═══ Source excerpt

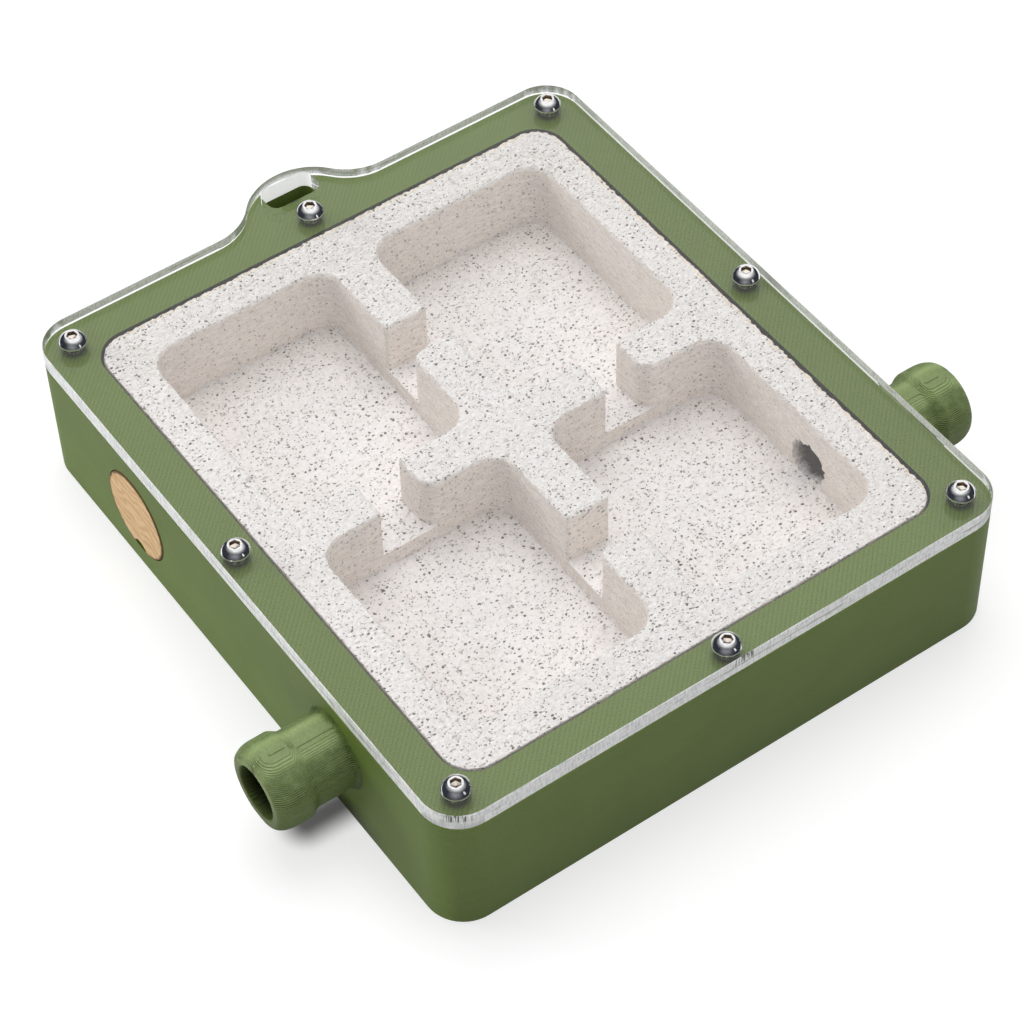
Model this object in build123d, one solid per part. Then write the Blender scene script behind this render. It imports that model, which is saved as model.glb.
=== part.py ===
from build123d import *
import math
import os

# An ant habitat: a printed tray that holds a block of mineral nest material with four rooms
# milled in it, under a clear screwed lid. Millimetres. X runs from the badge side to the
# other tube side, Y from the plain front to the tab with the water slot, Z up. The origin is
# under the middle of the tray's rectangle, on its underside.

# ---------------------------------------------------------------- tray and lid outline
case_width = 128.0
case_depth = 146.0
case_height = 29.2
outline_corner_radius = 8.0
lid_thickness = 4.0
lid_edge_break = 0.15
case_edge_break = 0.4
tab_radius = 13.2             # round of the tab, centred on the rear screw
tab_flank_radius = 12.0       # hollow flanks that lead into it

# ---------------------------------------------------------------- nest block
side_rim = 8.8                # from the tray's left and right edges to the pocket
end_rim = 8.1                 # from its front and rear edges to the pocket
pocket_gap = 0.45             # all round the block, in the tray
block_thickness = 22.0
block_corner_radius = 6.5
middle_wall = 10.0            # between neighbouring rooms
side_wall = 7.95              # left and right of the rooms
end_wall = 8.65               # before and behind them
room_cut_depth = 16.0
room_corner_radius = 5.5
passage_cut_depth = 12.0
passage_small_round = 1.0     # corners that a cutter left nearly sharp
entry_radius = 4.7            # tube side holes of the block
entry_offset = 0.6            # how far behind the spigots' axis they were milled

# A passage crosses the wall between two rooms: which way it runs, which pair of rooms it
# joins, how far it lies from their middle, how wide it is, and which corner, by its sides in
# X and Y, carries the one large round.
passages = [
    dict(along_x=True, pair=1, offset=-0.3, width=8.4, round_corner=(-1, -1), large_round=3.0),
    dict(along_x=True, pair=-1, offset=-1.3, width=9.4, round_corner=(-1, -1), large_round=2.5),
    dict(along_x=False, pair=-1, offset=-1.1, width=10.0, round_corner=(1, -1), large_round=4.0),
    dict(along_x=False, pair=1, offset=-0.9, width=9.0, round_corner=(1, -1), large_round=4.0),
]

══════

Task:
Using the data above, return each line exactly as written.

Result of this task:
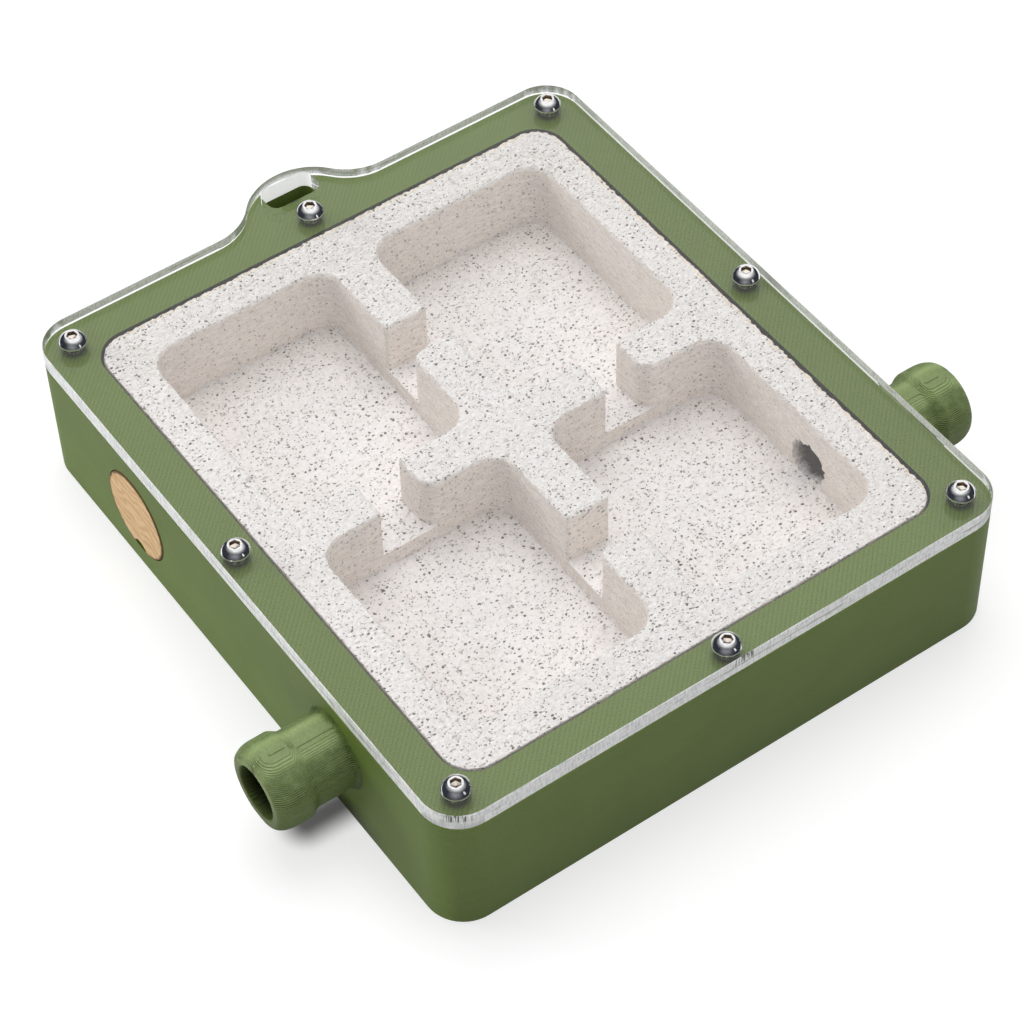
Model this object in build123d, one solid per part. Then write the Blender scene script behind this render. It imports that model, which is saved as model.glb.
=== part.py ===
from build123d import *
import math
import os

# An ant habitat: a printed tray that holds a block of mineral nest material with four rooms
# milled in it, under a clear screwed lid. Millimetres. X runs from the badge side to the
# other tube side, Y from the plain front to the tab with the water slot, Z up. The origin is
# under the middle of the tray's rectangle, on its underside.

# ---------------------------------------------------------------- tray and lid outline
case_width = 128.0
case_depth = 146.0
case_height = 29.2
outline_corner_radius = 8.0
lid_thickness = 4.0
lid_edge_break = 0.15
case_edge_break = 0.4
tab_radius = 13.2             # round of the tab, centred on the rear screw
tab_flank_radius = 12.0       # hollow flanks that lead into it

# ---------------------------------------------------------------- nest block
side_rim = 8.8                # from the tray's left and right edges to the pocket
end_rim = 8.1                 # from its front and rear edges to the pocket
pocket_gap = 0.45             # all round the block, in the tray
block_thickness = 22.0
block_corner_radius = 6.5
middle_wall = 10.0            # between neighbouring rooms
side_wall = 7.95              # left and right of the rooms
end_wall = 8.65               # before and behind them
room_cut_depth = 16.0
room_corner_radius = 5.5
passage_cut_depth = 12.0
passage_small_round = 1.0     # corners that a cutter left nearly sharp
entry_radius = 4.7            # tube side holes of the block
entry_offset = 0.6            # how far behind the spigots' axis they were milled

# A passage crosses the wall between two rooms: which way it runs, which pair of rooms it
# joins, how far it lies from their middle, how wide it is, and which corner, by its sides in
# X and Y, carries the one large round.
passages = [
    dict(along_x=True, pair=1, offset=-0.3, width=8.4, round_corner=(-1, -1), large_round=3.0),
    dict(along_x=True, pair=-1, offset=-1.3, width=9.4, round_corner=(-1, -1), large_round=2.5),
    dict(along_x=False, pair=-1, offset=-1.1, width=10.0, round_corner=(1, -1), large_round=4.0),
    dict(along_x=False, pair=1, offset=-0.9, width=9.0, round_corner=(1, -1), large_round=4.0),
]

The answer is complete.